((
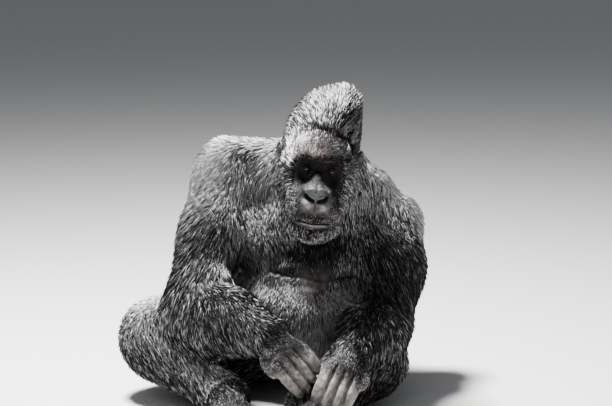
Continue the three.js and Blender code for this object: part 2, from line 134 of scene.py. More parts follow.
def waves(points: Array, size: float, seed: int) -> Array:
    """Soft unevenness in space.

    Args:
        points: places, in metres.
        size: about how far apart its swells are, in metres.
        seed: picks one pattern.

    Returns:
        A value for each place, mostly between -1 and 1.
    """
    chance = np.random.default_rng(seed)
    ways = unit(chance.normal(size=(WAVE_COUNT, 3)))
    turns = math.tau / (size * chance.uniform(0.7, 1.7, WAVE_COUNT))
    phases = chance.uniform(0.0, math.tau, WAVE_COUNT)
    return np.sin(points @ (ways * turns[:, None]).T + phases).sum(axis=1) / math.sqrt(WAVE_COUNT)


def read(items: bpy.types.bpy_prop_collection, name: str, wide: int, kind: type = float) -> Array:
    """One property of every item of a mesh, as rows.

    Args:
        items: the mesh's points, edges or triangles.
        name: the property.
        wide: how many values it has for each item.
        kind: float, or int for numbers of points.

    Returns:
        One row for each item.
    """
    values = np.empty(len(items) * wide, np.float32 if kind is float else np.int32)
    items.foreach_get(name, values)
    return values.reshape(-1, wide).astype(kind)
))
### WRITTEN TASK
Your output must be the lines of the material above, from the first through the line that contains "kind: float, or", copied exactly. Include both endpoints and nothing else.

### RESPONSE
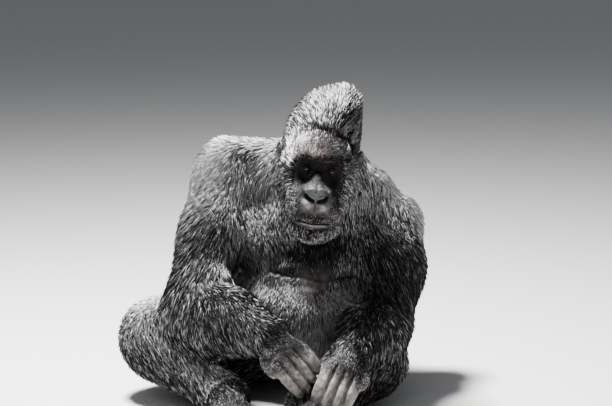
Continue the three.js and Blender code for this object: part 2, from line 134 of scene.py. More parts follow.
def waves(points: Array, size: float, seed: int) -> Array:
    """Soft unevenness in space.

    Args:
        points: places, in metres.
        size: about how far apart its swells are, in metres.
        seed: picks one pattern.

    Returns:
        A value for each place, mostly between -1 and 1.
    """
    chance = np.random.default_rng(seed)
    ways = unit(chance.normal(size=(WAVE_COUNT, 3)))
    turns = math.tau / (size * chance.uniform(0.7, 1.7, WAVE_COUNT))
    phases = chance.uniform(0.0, math.tau, WAVE_COUNT)
    return np.sin(points @ (ways * turns[:, None]).T + phases).sum(axis=1) / math.sqrt(WAVE_COUNT)


def read(items: bpy.types.bpy_prop_collection, name: str, wide: int, kind: type = float) -> Array:
    """One property of every item of a mesh, as rows.

    Args:
        items: the mesh's points, edges or triangles.
        name: the property.
        wide: how many values it has for each item.
        kind: float, or int for numbers of points.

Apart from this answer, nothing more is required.